Byron Mallott: I think that, as so eloquently emphasized, we have to know who we are as people in order to have a secure future. We’ve ignored that in Alaska and I’m not talking just about Native people. The step that was taken by the Anchorage School Board hopefully will be strengthened by the State Board, and the institutions of higher learning will also follow. Fundamentally I think hat the university is the one institution that reflects who we are as a people. It’s the one public institution that has vows with its philosophy. It does all the things and reflects back on society who we are. The University must celebrate, must recognize the importance of the history and tradition and values of Alaska’s Native people in a powerful way, not just as another minority. If the university does not make the lives, and history and traditions, and aspirations of Alaska’s Native people central to the its mission, I think we will all be the lesser for it.

E. Lee Gorsuch: Thank you, Byron, a very important message. I’d also like to point out that, as you may have seen, we’re building a new library that will have a room dedicated to Alaska Natives. We hope to be able to present a major collection of ANCSA-related materials there, so we’ll be coming out in the next several months to organize a repository to try to capture some of this important history.

One more question: Willie, perhaps you can take this. It has how much of a role did the discovery of oil, the pipeline right-of-way, play in the politics of the enactment?

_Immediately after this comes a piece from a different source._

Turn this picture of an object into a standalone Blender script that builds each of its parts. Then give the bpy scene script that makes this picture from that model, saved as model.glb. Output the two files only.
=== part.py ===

Willie Hensley: Very significant. We had a hard time convincing Congress, the state, and in some cases our own people about the validity of our claims. Of course, the oil was found in 1968 and we had the lease sale in ’69, and Alaska was starved for economic activity, like it always is, and there were these damned Native claims holding everything up. That’s just the way we wanted it. There was a period there between ’69 and the end of ’71 when the act passed where there was a great hope, and a lot of talk going on between the oil industry individually and the various Native groups. AFN was a federation, but the claims were made by regions or villages or combinations of villages, so there were conversations going on but no way to resolve the overall issue without some federal action. Consequently, there are people still alive today who played a significant role on behalf of the oil industry. In those days none of us up here knew those individuals very well. There was a fellow who worked for Senator Bartlett, Bill, was it Hopkins?, who played a significant role and also Charlie Elder. Bill was a lobbyist in D.C., and I believe he had a big role in convincing the oil companies that it was in their interest to help get this settlement through and quiet the title, because they had leases from the state that may have been a little on the legally shady side, because this was land that had been under aboriginal title, and the aboriginal title hadn’t been extinguished. When they got behind the Land Claims Settlement, that was a major, major push in favor of getting the legislation to move.

E. Lee Gorsuch: Ladies and Gentlemen, I regret to call this meeting a close. It’s such a fascinating topic. Please join me in extending our appreciation to these outstanding panelists.